## What is asked:
Without altering anything, repeat each of the records.

## Data:
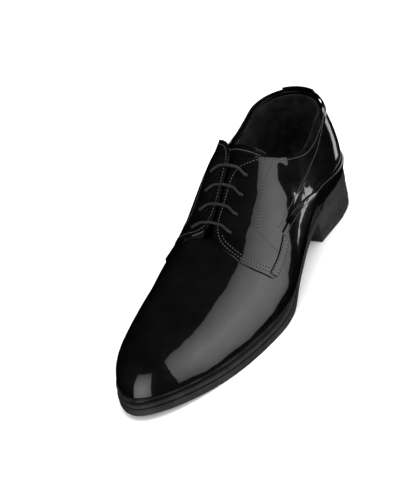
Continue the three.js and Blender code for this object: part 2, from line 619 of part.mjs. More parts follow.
add("lace", solid(new THREE.ExtrudeGeometry(laceSection,
  { steps: route.length - 1, extrudePath: lacePath, bevelEnabled: false, curveSegments: 1 })), LACE);
[[route[0], route[1]], [route[route.length - 1], route[route.length - 2]]].forEach(([end, before], i) => {
  const heading = end.clone().sub(before).normalize();
  const aglet = new THREE.CylinderGeometry(1.35, 1.35, AGLET_LENGTH, 10).rotateX(quarterTurn);
  const turn = new THREE.Quaternion().setFromUnitVectors(new THREE.Vector3(0, 0, 1), heading);
  aglet.applyQuaternion(turn);
  const middle = end.clone().addScaledVector(heading, AGLET_LENGTH / 2 + CLEARANCE);
  aglet.translate(middle.x, middle.y, middle.z);
  add(`aglet_${i + 1}`, solid(aglet), LACE);
});

export default group;
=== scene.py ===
import math

import bmesh
import bpy
import numpy as np
from mathutils import Matrix, Quaternion, Vector


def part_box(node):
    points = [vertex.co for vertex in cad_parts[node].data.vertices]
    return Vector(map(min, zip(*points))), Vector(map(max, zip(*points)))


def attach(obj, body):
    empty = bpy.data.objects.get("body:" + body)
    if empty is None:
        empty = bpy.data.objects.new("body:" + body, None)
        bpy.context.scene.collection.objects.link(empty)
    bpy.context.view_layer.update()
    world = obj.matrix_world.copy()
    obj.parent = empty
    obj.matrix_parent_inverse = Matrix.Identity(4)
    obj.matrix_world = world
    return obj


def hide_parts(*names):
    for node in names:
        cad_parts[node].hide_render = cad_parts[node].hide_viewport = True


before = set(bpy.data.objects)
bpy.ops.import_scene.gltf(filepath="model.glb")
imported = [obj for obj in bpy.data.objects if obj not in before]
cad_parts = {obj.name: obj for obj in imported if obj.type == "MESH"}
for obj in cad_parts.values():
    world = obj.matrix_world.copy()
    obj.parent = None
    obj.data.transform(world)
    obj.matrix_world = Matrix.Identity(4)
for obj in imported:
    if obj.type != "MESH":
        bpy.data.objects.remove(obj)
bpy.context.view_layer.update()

MM = 0.001
QUARTER_TURN = math.pi / 2
MERGE_DISTANCE = 2e-6  # metres; corners this close are one
SLIVER = 1e-6  # metres; edges this short are dissolved
SHARP_EDGE = math.radians(50)  # an edge that turns more is shaded sharp
RIM_ANGLE = math.radians(48)  # an edge that turns more is rounded

# ------------------------------------------------------------------ camera
CAMERA_AZIMUTH = 36.9  # from the toe's direction towards the outer side, degrees
CAMERA_HEIGHT_ANGLE = 33.75
CAMERA_ROLL = -15.3
CAMERA_DISTANCE = 1.2118
CAMERA_LENS = 144.0
CAMERA_TARGET = Vector((-0.00357, -0.0346, 0.03356))


def heading_to(side, lift):
    """The direction at an angle from the toe's direction, and at an angle above the ground."""
    return Vector((math.cos(side) * math.cos(lift), math.sin(side) * math.cos(lift), math.sin(lift)))


def place_camera():
    data = bpy.data.cameras.new("studio_camera")
    camera = bpy.data.objects.new("studio_camera", data)
    bpy.context.scene.collection.objects.link(camera)
    bpy.context.scene.camera = camera
    side, lift = math.radians(CAMERA_AZIMUTH), math.radians(CAMERA_HEIGHT_ANGLE)
    back = heading_to(side, lift)
    turn = back.to_track_quat("Z", "Y") @ Quaternion((0, 0, 1), math.radians(CAMERA_ROLL))
    camera.rotation_euler = turn.to_euler()
    camera.location = CAMERA_TARGET + back * CAMERA_DISTANCE
    data.sensor_fit = "HORIZONTAL"
    data.sensor_width = 36.0
    data.lens = CAMERA_LENS
    data.clip_start = 0.02
    data.clip_end = 20.0


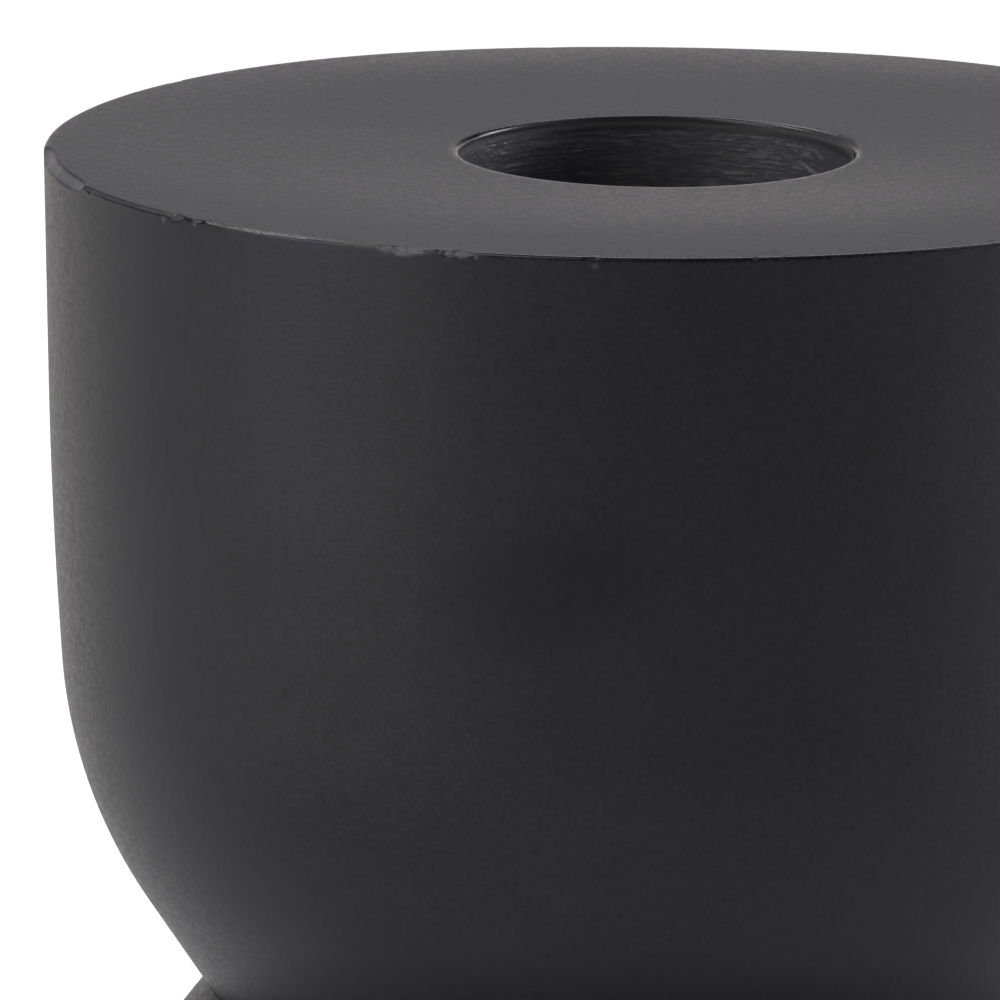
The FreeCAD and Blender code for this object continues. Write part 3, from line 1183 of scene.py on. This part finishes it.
        def shape(bearing: float, ring_radius: float, height: float) -> Spot:
            """Wear the arris, ease the socket's mouth and let the face warp as the wood has moved.

            Args:
                bearing: The point's bearing, in radians.
                ring_radius: Its distance from the axis.
                height: Its height.

            Returns:
                Where the point goes.
            """
            out, drop = ring_radius - self.socket_radius, face - height
            if 0 <= out <= rounding + TOUCH and drop <= rounding + TOUCH:
                return self._mouth(bearing, out, drop, face)
            spot = worn.shape(bearing, ring_radius, height)
            if out < 0 or drop > self.warp_depth:
                return spot
            # Painted light: the socket's wall is paler, through the wear attribute.
            if out < TOUCH and drop > rounding:
                return spot._replace(wear=self.bore_painted_light)
            warp = self._warp(bearing, ring_radius) * (1 - drop / self.warp_depth)
            return spot._replace(height=spot.height + warp)

        piece = turned_mesh("cup_block", trace(wall + inside, closed=True), turns, True, shape)
        return seat(piece, finish, "black_lacquered_wood", "candle_cup")

    def _mouth(self, bearing: float, out: float, drop: float, face: float) -> Spot:
        """Ease a point of the socket's mouth.

        Args:
            bearing: The point's bearing, in radians.
            out: How far it lies outside the socket's wall.
            drop: How far it lies below the face.
            face: The face's height.

        Returns:
            Where the point goes.
        """
        ease = self.mouth_least + swell_sum(self.mouth_ease, bearing)
        dip = swell_sum(self.dips, bearing)
        # bare here is painted light, not worn coat: the paler wall and lower rounding lift their shade.
        bare = self.bore_painted_light * eased(drop, 0.3 * self.mouth_rounding, self.mouth_rounding)
        # The paler spot on the rounding round one bearing is a painted highlight.
        bare += self.mouth_painted_highlight.at(bearing) * eased(drop, 0.0, 0.2 * self.mouth_rounding)
        radius = self.socket_radius + out * ease - self.mouth_tight.at(bearing)
        return Spot(radius, face - drop * ease - dip, bare, 1.0 - bare)

    def _warp(self, bearing: float, radius: float) -> float:
        """How far the flat face stands off its plane.

        Args:
            bearing: The bearing, in radians.
            radius: The distance from the axis.

        Returns:
            The rise, which is at most face_drop.
        """
        rise = swell_sum(self.rises, bearing) * eased(radius, *self.rise_reach)
        dip = swell_sum(self.dips, bearing) * (1 - eased(radius, *self.dip_reach))
        share = max(0.0, (radius - self.socket_radius) / (self.wall.body_radius - self.socket_radius))
        return min(self.face_drop, rise - dip + self.crown * (share - self.crown_fall * share**4))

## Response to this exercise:
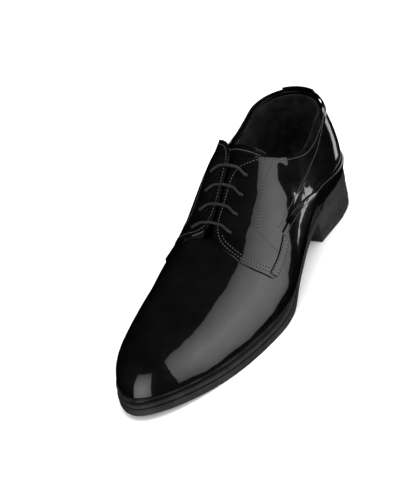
Continue the three.js and Blender code for this object: part 2, from line 619 of part.mjs. More parts follow.
add("lace", solid(new THREE.ExtrudeGeometry(laceSection,
  { steps: route.length - 1, extrudePath: lacePath, bevelEnabled: false, curveSegments: 1 })), LACE);
[[route[0], route[1]], [route[route.length - 1], route[route.length - 2]]].forEach(([end, before], i) => {
  const heading = end.clone().sub(before).normalize();
  const aglet = new THREE.CylinderGeometry(1.35, 1.35, AGLET_LENGTH, 10).rotateX(quarterTurn);
  const turn = new THREE.Quaternion().setFromUnitVectors(new THREE.Vector3(0, 0, 1), heading);
  aglet.applyQuaternion(turn);
  const middle = end.clone().addScaledVector(heading, AGLET_LENGTH / 2 + CLEARANCE);
  aglet.translate(middle.x, middle.y, middle.z);
  add(`aglet_${i + 1}`, solid(aglet), LACE);
});

export default group;
=== scene.py ===
import math

import bmesh
import bpy
import numpy as np
from mathutils import Matrix, Quaternion, Vector


def part_box(node):
    points = [vertex.co for vertex in cad_parts[node].data.vertices]
    return Vector(map(min, zip(*points))), Vector(map(max, zip(*points)))


def attach(obj, body):
    empty = bpy.data.objects.get("body:" + body)
    if empty is None:
        empty = bpy.data.objects.new("body:" + body, None)
        bpy.context.scene.collection.objects.link(empty)
    bpy.context.view_layer.update()
    world = obj.matrix_world.copy()
    obj.parent = empty
    obj.matrix_parent_inverse = Matrix.Identity(4)
    obj.matrix_world = world
    return obj


def hide_parts(*names):
    for node in names:
        cad_parts[node].hide_render = cad_parts[node].hide_viewport = True


before = set(bpy.data.objects)
bpy.ops.import_scene.gltf(filepath="model.glb")
imported = [obj for obj in bpy.data.objects if obj not in before]
cad_parts = {obj.name: obj for obj in imported if obj.type == "MESH"}
for obj in cad_parts.values():
    world = obj.matrix_world.copy()
    obj.parent = None
    obj.data.transform(world)
    obj.matrix_world = Matrix.Identity(4)
for obj in imported:
    if obj.type != "MESH":
        bpy.data.objects.remove(obj)
bpy.context.view_layer.update()

MM = 0.001
QUARTER_TURN = math.pi / 2
MERGE_DISTANCE = 2e-6  # metres; corners this close are one
SLIVER = 1e-6  # metres; edges this short are dissolved
SHARP_EDGE = math.radians(50)  # an edge that turns more is shaded sharp
RIM_ANGLE = math.radians(48)  # an edge that turns more is rounded

# ------------------------------------------------------------------ camera
CAMERA_AZIMUTH = 36.9  # from the toe's direction towards the outer side, degrees
CAMERA_HEIGHT_ANGLE = 33.75
CAMERA_ROLL = -15.3
CAMERA_DISTANCE = 1.2118
CAMERA_LENS = 144.0
CAMERA_TARGET = Vector((-0.00357, -0.0346, 0.03356))


def heading_to(side, lift):
    """The direction at an angle from the toe's direction, and at an angle above the ground."""
    return Vector((math.cos(side) * math.cos(lift), math.sin(side) * math.cos(lift), math.sin(lift)))


def place_camera():
    data = bpy.data.cameras.new("studio_camera")
    camera = bpy.data.objects.new("studio_camera", data)
    bpy.context.scene.collection.objects.link(camera)
    bpy.context.scene.camera = camera
    side, lift = math.radians(CAMERA_AZIMUTH), math.radians(CAMERA_HEIGHT_ANGLE)
    back = heading_to(side, lift)
    turn = back.to_track_quat("Z", "Y") @ Quaternion((0, 0, 1), math.radians(CAMERA_ROLL))
    camera.rotation_euler = turn.to_euler()
    camera.location = CAMERA_TARGET + back * CAMERA_DISTANCE
    data.sensor_fit = "HORIZONTAL"
    data.sensor_width = 36.0
    data.lens = CAMERA_LENS
    data.clip_start = 0.02
    data.clip_end = 20.0


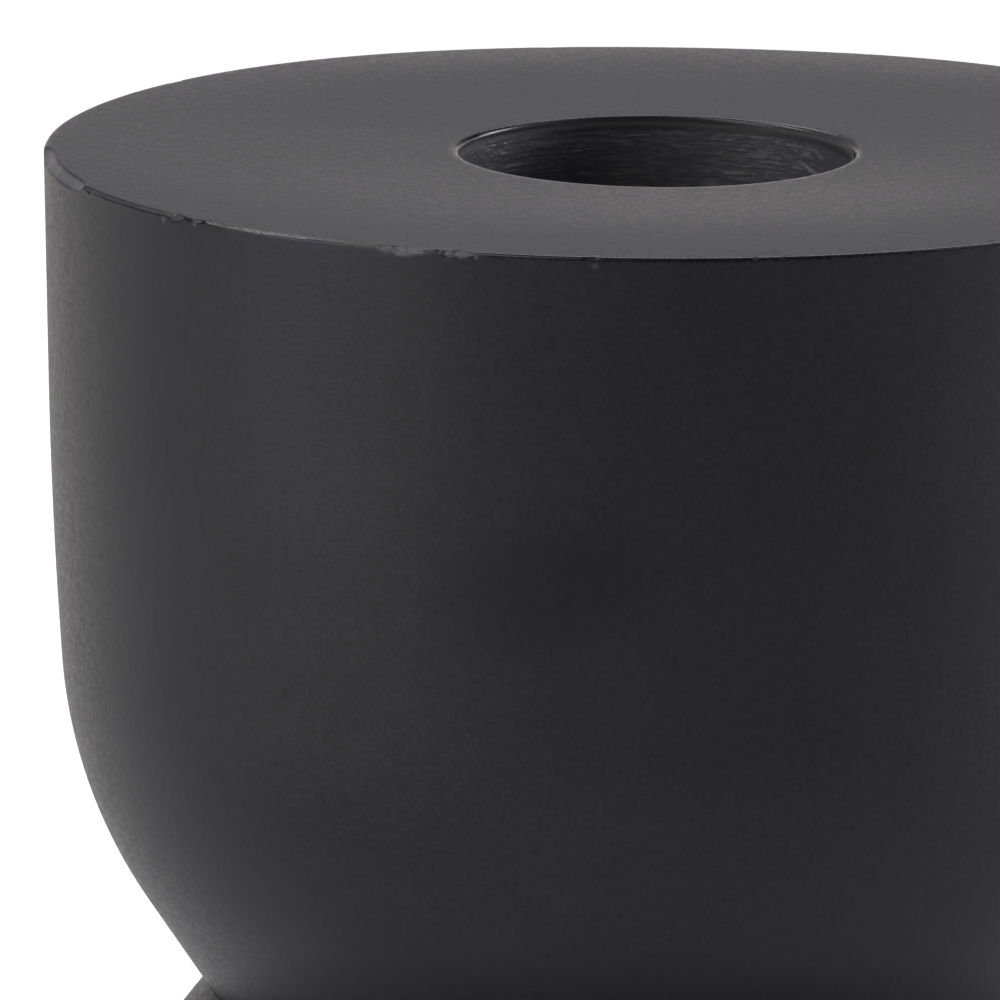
The FreeCAD and Blender code for this object continues. Write part 3, from line 1183 of scene.py on. This part finishes it.
        def shape(bearing: float, ring_radius: float, height: float) -> Spot:
            """Wear the arris, ease the socket's mouth and let the face warp as the wood has moved.

            Args:
                bearing: The point's bearing, in radians.
                ring_radius: Its distance from the axis.
                height: Its height.

            Returns:
                Where the point goes.
            """
            out, drop = ring_radius - self.socket_radius, face - height
            if 0 <= out <= rounding + TOUCH and drop <= rounding + TOUCH:
                return self._mouth(bearing, out, drop, face)
            spot = worn.shape(bearing, ring_radius, height)
            if out < 0 or drop > self.warp_depth:
                return spot
            # Painted light: the socket's wall is paler, through the wear attribute.
            if out < TOUCH and drop > rounding:
                return spot._replace(wear=self.bore_painted_light)
            warp = self._warp(bearing, ring_radius) * (1 - drop / self.warp_depth)
            return spot._replace(height=spot.height + warp)

        piece = turned_mesh("cup_block", trace(wall + inside, closed=True), turns, True, shape)
        return seat(piece, finish, "black_lacquered_wood", "candle_cup")

    def _mouth(self, bearing: float, out: float, drop: float, face: float) -> Spot:
        """Ease a point of the socket's mouth.

        Args:
            bearing: The point's bearing, in radians.
            out: How far it lies outside the socket's wall.
            drop: How far it lies below the face.
            face: The face's height.

        Returns:
            Where the point goes.
        """
        ease = self.mouth_least + swell_sum(self.mouth_ease, bearing)
        dip = swell_sum(self.dips, bearing)
        # bare here is painted light, not worn coat: the paler wall and lower rounding lift their shade.
        bare = self.bore_painted_light * eased(drop, 0.3 * self.mouth_rounding, self.mouth_rounding)
        # The paler spot on the rounding round one bearing is a painted highlight.
        bare += self.mouth_painted_highlight.at(bearing) * eased(drop, 0.0, 0.2 * self.mouth_rounding)
        radius = self.socket_radius + out * ease - self.mouth_tight.at(bearing)
        return Spot(radius, face - drop * ease - dip, bare, 1.0 - bare)

    def _warp(self, bearing: float, radius: float) -> float:
        """How far the flat face stands off its plane.

        Args:
            bearing: The bearing, in radians.
            radius: The distance from the axis.

        Returns:
            The rise, which is at most face_drop.
        """
        rise = swell_sum(self.rises, bearing) * eased(radius, *self.rise_reach)
        dip = swell_sum(self.dips, bearing) * (1 - eased(radius, *self.dip_reach))
        share = max(0.0, (radius - self.socket_radius) / (self.wall.body_radius - self.socket_radius))
        return min(self.face_drop, rise - dip + self.crown * (share - self.crown_fall * share**4))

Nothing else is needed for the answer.